Il y a deux ans à peine, Bank Al-Maghrib enregistrait une perte nette de 412 millions de dirhams. En 2024, elle clôture son exercice sur un bénéfice de 6,46 milliards. En deux exercices, l’institution monétaire a rétabli ses comptes et franchi un seuil de profitabilité inédit. Le redressement s’explique par une conjonction de facteurs : redéploiement obligataire, effets de taux, et intensification des interventions monétaires.
L’exercice 2022 s’était soldé par une perte nette, une situation inhabituelle pour la Banque centrale. Elle s’expliquait en grande partie par une dotation exceptionnelle aux provisions liées à la dépréciation de titres en portefeuille, dans un contexte de correction obligataire mondiale.
Dès 2023, cette charge est en partie résorbée : 1,81 milliard de dirhams de reprises nettes de provisions sont comptabilisées. En parallèle, les intérêts perçus sur les actifs en devises progressent de 2,36 milliards, grâce à la hausse des rendements sur les marchés américains et européens.
Au total, le revenu tiré de la gestion des réserves de change passe de –1,23 milliard en 2022 à +7,47 milliards en 2023. Un retournement de cycle, à la fois comptable et financier.
En 2024, la progression se poursuit : le revenu obligataire s’élève à 8,73 milliards de dirhams, en hausse de 1,26 milliard. Cette fois, la croissance tient principalement à la poursuite des gains d’intérêts, les reprises de provisions ayant reculé.
Le rythme s’est donc modéré, mais l’effet structurel reste présent. La valorisation des réserves extérieures est redevenue un levier de résultat durable, après deux exercices volatils.
En parallèle, Bank Al-Maghrib a accru ses interventions sur le marché monétaire. En 2023, les revenus liés aux concours aux banques atteignent 3,1 milliards de dirhams, contre 1,56 milliard un an plus tôt.
L’augmentation s’explique par la hausse du besoin structurel de liquidité des banques et par les relèvements du taux directeur opérés entre 2022 et début 2023.
En 2024, malgré deux baisses du taux directeur ramené à 2,50%, l’encours moyen des refinancements reste élevé, permettant à la Banque d’engranger 3,95 milliards de dirhams sur ce poste, soit 840 millions de plus qu’en 2023.

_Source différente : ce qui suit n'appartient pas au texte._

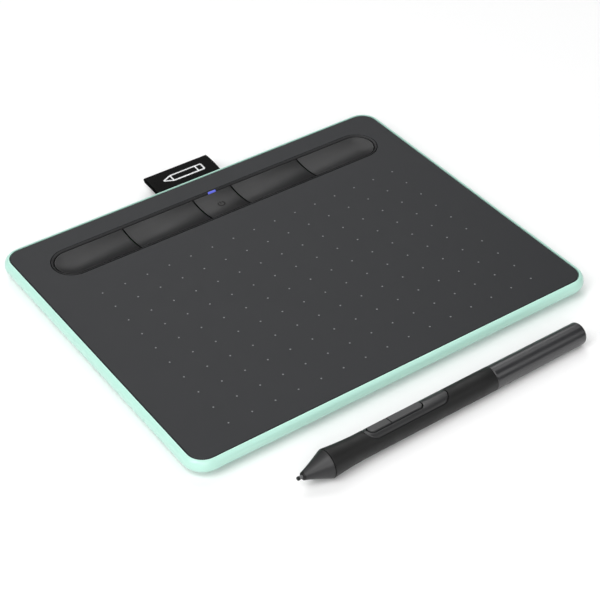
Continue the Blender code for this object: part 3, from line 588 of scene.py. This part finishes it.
def make_dots():
    """The printed grid that marks the drawing area: 15 by 10 small dots of grey ink."""
    columns, rows = 15, 10
    pitch = Vector((10.94 * MM, 10.67 * MM))
    centre = Vector((0.94 * MM, -17.35 * MM))   # from the panel's middle
    radius, sides, ink = 0.36 * MM, 16, 0.02 * MM
    dots = []
    for column in range(columns):
        for row in range(rows):
            x = MIDDLE.x + centre.x + (column - (columns - 1) / 2) * pitch.x
            y = MIDDLE.y + centre.y + (row - (rows - 1) / 2) * pitch.y
            outline = arc(x, y, radius, 0, 360 - 360 / sides, sides - 1)
            dots.append(prism("dot", outline, TOP - ink, TOP + ink))
    look = Look("dot_ink", linear(118, 119, 121), 0.6)
    look.vary_colour(look.noise(0.3 * MM), 0.1)
    add_piece("dot_grid", several("dot_grid", dots), "tablet", "top_panel", look=look.material)


def make_bezel():
    """The sloping ring round the keys, notched for the status light."""
    inner_edge, inner_top = 0.15 * MM, KEY_EDGE_Z - 0.1 * MM
    outer_edge = 0.12 * MM
    section = [(BEZEL_INNER, BEZEL_BOTTOM), (BEZEL_INNER, inner_top)]
    for x, z in arc(0, 0, inner_edge, 180, 110, 3):
        section.append((BEZEL_INNER + inner_edge + x, inner_top + z))
    for x, z in arc(0, 0, outer_edge, 110, 0, 5):
        section.append((BEZEL_OUTER - outer_edge + x, TOP - outer_edge + z))
    section.append((BEZEL_OUTER, BEZEL_BOTTOM))
    bezel = skin("bezel", [strip_ring(radius, z) for radius, z in section], closed=True)
    half = LENS_HALF + 0.1 * MM
    notch_low = (LENS_X - half, STRIP.y + BEZEL_INNER - GAP, 6 * MM)
    notch_high = (LENS_X + half, STRIP.y + BEZEL_OUTER - 0.2 * MM, 2 * TOP)
    bezel = carve(bezel, box("notch", notch_low, notch_high))
    add_piece("bezel", bezel, "tablet", "trim_plastic", ["key_bezel"])


def scoop_height(reach):
    """The keys' top, at a distance from the strip's spine."""
    return KEY_EDGE_Z - KEY_SCOOP * (1 - (reach / KEY_RADIUS) ** 2)


def key_mesh(name, start, end, round_start, round_end):
    """A scooped key between two points of the spine, in place, with a flat or round end at each."""
    steps, turns = 14, 28   # across the scoop, and round an end
    reach = KEY_RADIUS - 0.05 * MM
    section = [(reach * i / steps, scoop_height(reach * i / steps)) for i in range(steps + 1)]
    section += [(reach, KEY_SKIRT_Z), (0, KEY_SKIRT_Z)]
    bm = bmesh.new()
    spine = {x: [bm.verts.new((x, STRIP.y, section[i][1])) for i in (0, -1)] for x in (start, end)}

    def row(x, angle):
        turn = math.radians(angle)
        side = [(x + r * math.cos(turn), STRIP.y + r * math.sin(turn), z) for r, z in section[1:-1]]
        return [spine[x][0], *[bm.verts.new(point) for point in side], spine[x][1]]

    def bridge(a, b):
        for i in range(len(a) - 1):
            bm.faces.new(dict.fromkeys((a[i], a[i + 1], b[i + 1], b[i])))

    def finish(x, first, last, angle, rounded):
        if not rounded:
            bm.faces.new(first + last[-2:0:-1])
            return
        rows = [first, *[row(x, angle + 180 * i / turns) for i in range(1, turns)], last]
        for a, b in zip(rows, rows[1:]):
            bridge(a, b)

    front = [row(start, -90), row(end, -90)]
    back = [row(end, 90), row(start, 90)]
    bridge(*front)
    finish(end, front[1], back[0], -90, round_end)
    bridge(*back)
    finish(start, back[1], front[0], 90, round_start)
    return bevelled(to_mesh(name, bm), 0.15 * MM)


def make_keys():
    """The five keys in their row; the first and the last have a round outer end."""
    shrink = 0.05 * MM
    names = ["express_key_1", "express_key_2", "power_key", "express_key_3", "express_key_4"]
    low, high = corners("power_key")
    flange = (high - low).y / 2
    for name in names:
        low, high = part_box(name)
        first, last = name == names[0], name == names[-1]
        start = low[0] + flange if first else low[0] + shrink
        end = high[0] - flange if last else high[0] - shrink
        mesh = key_mesh(f"{name}_cap", start, end, first, last)
        add_piece(f"{name}_cap", mesh, name, "key_plastic", [name])


def make_power_symbol():
    """An open ring with a bar through its gap, printed on the power key's hollow."""
    radius, stroke, ink = 1.5 * MM, 0.65 * MM, 0.05 * MM
    bm = bmesh.new()

    def strip(path, width):
        """A printed line of even width that follows the scooped surface."""
        rows = []
        for i, point in enumerate(path):
            ahead = (path[min(i + 1, len(path) - 1)] - path[max(i - 1, 0)]).normalized()
            across = Vector((-ahead.y, ahead.x)) * width / 2
            row = []
            for side, lift in ((1, ink), (-1, ink), (-1, -ink), (1, -ink)):
                spot = point + across * side
                z = scoop_height(abs(spot.y)) + lift
                row.append(Vector((STRIP.x + spot.x, STRIP.y + spot.y, z)))
            rows.append(row)
        add_skin(bm, rows)

    ring = [Vector(p) for p in arc(0, 0, radius, 125, 415, 32)]
    strip(ring, stroke)
    strip([Vector((0, radius * share)) for share in (0.15, 0.6, 1.1)], stroke)
    look = Look("symbol_ink", linear(12, 11, 8), 0.5, Specular_IOR_Level=0.15)
    look.vary_colour(look.noise(0.3 * MM), 0.1)
    add_piece("power_symbol", to_mesh("power_symbol", bm), "power_key", "key_plastic", look=look.material)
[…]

Par ailleurs, le poste "résultat non récurrent" s’est amélioré entre 2023 (–996,7 millions de dirhams) et 2024 (–446,8 millions). L’écart s’explique notamment par l’absence d’un don exceptionnel d’un milliard de dirhams, versé en 2023 par la Banque au fonds spécial post-séisme d’Al Haouz.
En 2024, le poste reste négatif en raison du paiement de la contribution sociale de solidarité sur les bénéfices, à hauteur de 486 millions de dirhams.
Les charges générales d’exploitation progressent de 450 millions de dirhams en 2024, atteignant 2,54 milliards, tirées à la fois par les dépenses de fonctionnement et les dotations aux amortissements et provisions.
Sur deux exercices, le résultat net de Bank Al-Maghrib est passé de –412 millions à 6,46 milliards de dirhams. Ce redressement s’explique par une conjonction de facteurs. D’abord, la reprise partielle des provisions passées sur titres de placement, notamment en 2023, a contribué de manière significative à la reconstitution des résultats. Ensuite, la hausse des rendements sur les marchés obligataires internationaux a permis de valoriser davantage les placements en devises, en particulier en dollar et en euro.
Parallèlement, le volume soutenu des interventions monétaires, dans un contexte de tension persistante de la liquidité bancaire, a renforcé les revenus liés aux opérations de refinancement. Enfin, l’impact des éléments exceptionnels, tels que le don post-séisme comptabilisé en 2023, a diminué en 2024, contribuant à la consolidation du résultat net.
Au final, il faut dire que la Banque centrale s’est dotée d’une force de frappe financière renforcée durant ces deux années. Elle montre qu’un institut d’émission peut être à la fois gardien de la stabilité macroéconomique… et acteur rentable, sans dévier de son mandat.